Under this plan, the “Mission Scenario: Asteroid Next” presentation notes that “advancing in-space habitation capability for long duration” missions, developing “Subsystem high reliability and commonality and advanced extravehicular activity and robotics capabilities,” as well as developing “long-term storage and management of cryogenic fluids” technologies are all necessary in the coming decade to accomplish a 2028 crewed NEA mission.
A 2028 NEA mission appears to slip further away from the main example show in the NASA Flexible Path evaluations (L2 Link to Presentation) – now a few years old, but still the most comprehensive overview of deep space mission since the Augustine Commission review into Human Space Flight.
Also see NASASpaceflight.com’s Flexible Path Review:
Part 1: Battle of the Heavy Lift Launchers – Monster 200mt vehicle noted
Part 2: Manned mission to construct huge GEO and deep space telescopes proposed
Part 3: NASA Flexible Path Evaluation of 2025 human mission to visit an asteriod
Part 4: Taking Aim on Phobos – NASA outline Flexible Path precursor to Man on Mars
NASA managers have previously noted that a NEO mission would likely occur in the middle of the next decade, making this target a viable example.

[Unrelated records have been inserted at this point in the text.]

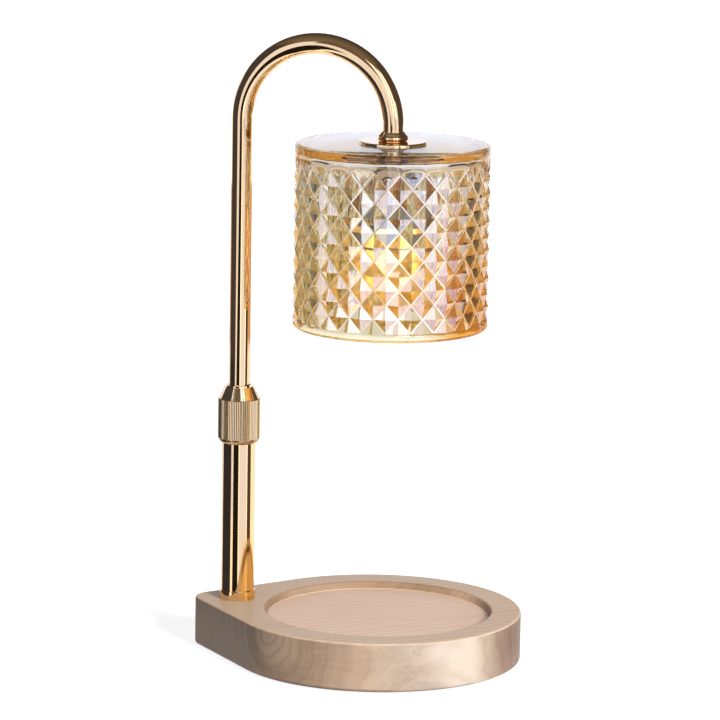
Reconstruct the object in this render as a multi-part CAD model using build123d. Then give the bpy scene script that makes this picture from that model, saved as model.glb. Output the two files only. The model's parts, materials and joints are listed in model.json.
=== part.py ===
from build123d import *
import math
import os

# A table lamp: a crook tube slides and swings in a post, a knurled nut locks it, and a glass
# shade with a reflector bulb hangs from it over a round recess in a teardrop wooden base.
# Millimetres, +Z up. X runs from the pointed tip to the round end of the base, the origin is
# the middle of the base on the table, and the arm stands as in its everyday position.

# Wooden base
ROUND_RADIUS = 69.3
TIP_RADIUS = 10.2
POST_TO_ROUND = 68.9
POST_TO_TIP = 10.3
WOOD_THICKNESS = 23.2
TOP_EDGE_ROUND = 1.0
BOTTOM_EDGE_ROUND = 1.5
RECESS_RADIUS = 54.2
RECESS_DEPTH = 3.2
RECESS_TO_ROUND = 1.1
RECESS_WALL_RUN = 1.6
RECESS_LIP_ROUND = 0.9

# Wiring pocket under the post, and the plate that closes the base
POCKET_RADIUS = 12.5
POCKET_LENGTH = 34.0
WOOD_OVER_POCKET = 9.0
PLATE_THICKNESS = 3.0
PLATE_MARGIN = 7.0
PLATE_LAP = 2.0
PLATE_CLEARANCE = 0.3

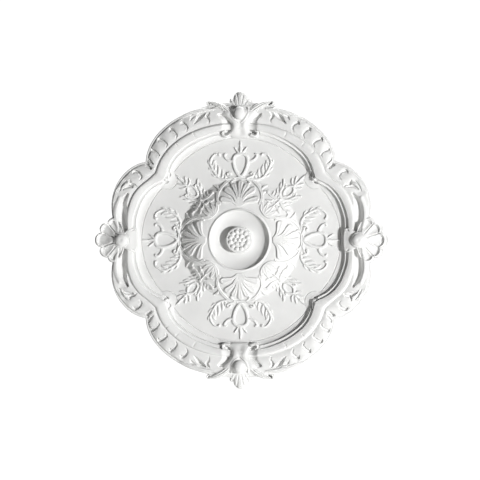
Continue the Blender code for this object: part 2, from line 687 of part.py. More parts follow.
def join_forms(rose, forms):
    """One casting: the forms joined to the plate, without slivers, its many flat triangles thinned out."""
    join = rose.modifiers.new("join", "BOOLEAN")
    join.operation = "UNION"
    join.operand_type = "COLLECTION"
    join.collection = forms
    join.solver = "EXACT"
    mesh = bake(rose)
    put_in_order(mesh)
    bm = bmesh.new()
    bm.from_mesh(mesh)
    bmesh.ops.triangulate(bm, faces=bm.faces)
    bmesh.ops.dissolve_degenerate(bm, edges=bm.edges, dist=SLIVER)
    bmesh.ops.triangulate(bm, faces=bm.faces)
    bm.to_mesh(mesh)
    bm.free()
    thin = rose.modifiers.new("thin", "DECIMATE")
    thin.ratio = KEPT_SHARE
    mesh = bake(rose)
    mesh.shade_smooth()
    mesh.set_sharp_from_angle(angle=SHARP_EDGE)


def white_primer():
    material = bpy.data.materials.new("primed_white")
    material.use_nodes = True
    shader = material.node_tree.nodes["Principled BSDF"]
    shader.inputs["Base Color"].default_value = (0.84, 0.84, 0.83, 1)
    shader.inputs["Roughness"].default_value = 0.6
    shader.inputs["Metallic"].default_value = 0.0
    return material


def main():
    clear_scene()
    parts = collection("ceiling_rose_parts")
    forms = collection("forms", hidden=True)
    add_form("frame", frame_mesh(), forms)
    add_centre(forms)
    add_frame_leaves(forms)
    add_shells(forms)
    add_crests(forms)
    add_beads(forms)
    add_palmettes(forms)
    add_arabesques(forms)
    rose = add_object("ceiling_rose", plate_mesh(), parts)
    rose.data.materials.append(white_primer())
    join_forms(rose, forms)
    for obj in list(forms.objects):
        bpy.data.objects.remove(obj)
    bpy.data.collections.remove(forms)
    rose.rotation_euler.x = math.pi / 2


main()
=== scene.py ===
"""The looks of a lobed ceiling rose: one casting in rigid foam with a white factory primer.

Shapes are worked out in millimetres in the plan of the rose, as x to the right, z to the top and w, the
height above the flat back. A mesh turns them into metres in the part's frame, where the face looks
along -Y.
"""

import math

import bpy
import numpy as np
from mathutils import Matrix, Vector


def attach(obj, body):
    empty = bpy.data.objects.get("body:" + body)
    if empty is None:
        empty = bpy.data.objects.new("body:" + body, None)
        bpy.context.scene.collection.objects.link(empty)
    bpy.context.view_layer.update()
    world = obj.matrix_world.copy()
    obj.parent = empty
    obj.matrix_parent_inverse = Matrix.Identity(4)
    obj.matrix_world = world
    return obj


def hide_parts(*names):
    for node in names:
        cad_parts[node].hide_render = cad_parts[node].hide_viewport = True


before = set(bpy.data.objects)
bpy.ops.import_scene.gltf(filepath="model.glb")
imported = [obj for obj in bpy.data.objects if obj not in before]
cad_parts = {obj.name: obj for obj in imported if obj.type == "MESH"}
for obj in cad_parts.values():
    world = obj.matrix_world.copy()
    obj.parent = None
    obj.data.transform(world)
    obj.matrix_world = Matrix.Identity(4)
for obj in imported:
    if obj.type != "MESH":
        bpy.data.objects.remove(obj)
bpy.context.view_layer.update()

MM = 0.001
NODE = "ceiling_rose"

# Heights above the back, mm
FIELD = 8.0
COVE_EDGE = 8.3
LINE_FLOOR = 6.9
COVE_FOOT = 10.2
TREAD = 14.2
FACE = 18.4
MOULDING = 20.0
GROOVE = 17.2
BAND = 18.8
BAND_EDGE = 16.6
LIP = 15.4
UNDERSIDE = 0.25

# Carving of the frame, mm: how far it goes down or up, and the height that it never goes below
CREST_HOLLOW_DEPTH = 4.6
SIDE_VALLEY_DEPTH = 6.4
SIDE_LEAF_RISE = 1.6
SIDE_EDGE_RISE = 2.4
LEAF_LOBE_RISE = 1.1
BAND_FLOOR = 6.0
MOULDING_FLOOR = 7.0

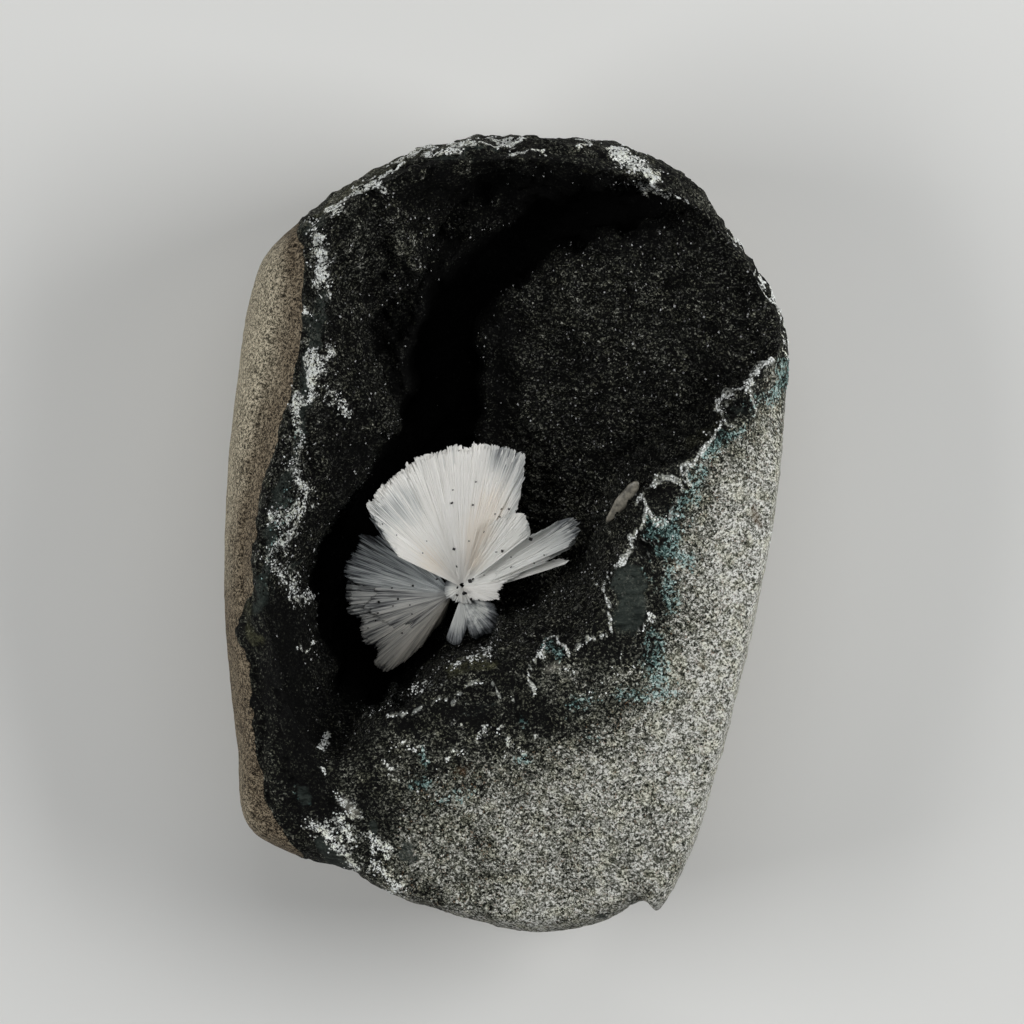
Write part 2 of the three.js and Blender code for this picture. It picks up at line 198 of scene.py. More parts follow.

However, this was before the lunar surface options started to rise to the forefront over recent months.
The NEO 1999AO10 deep space mission would last 155 days, around half of the mission length for the other candidate mentioned – 304 days – for NEO 2001 GP2.
A team, led by former Space Shuttle Program (SSP) manager John Shannon, is continuing to work an exploration roadmap which will include NEA missions.
This process is closing in on a conclusion, with the team – per L2 information (L2 Link) – now working the final stage of the exploration plan for the crewed missions to the moons of Mars, under the Design Reference Mission (DRM) Concept of Operations (Con Ops) effort.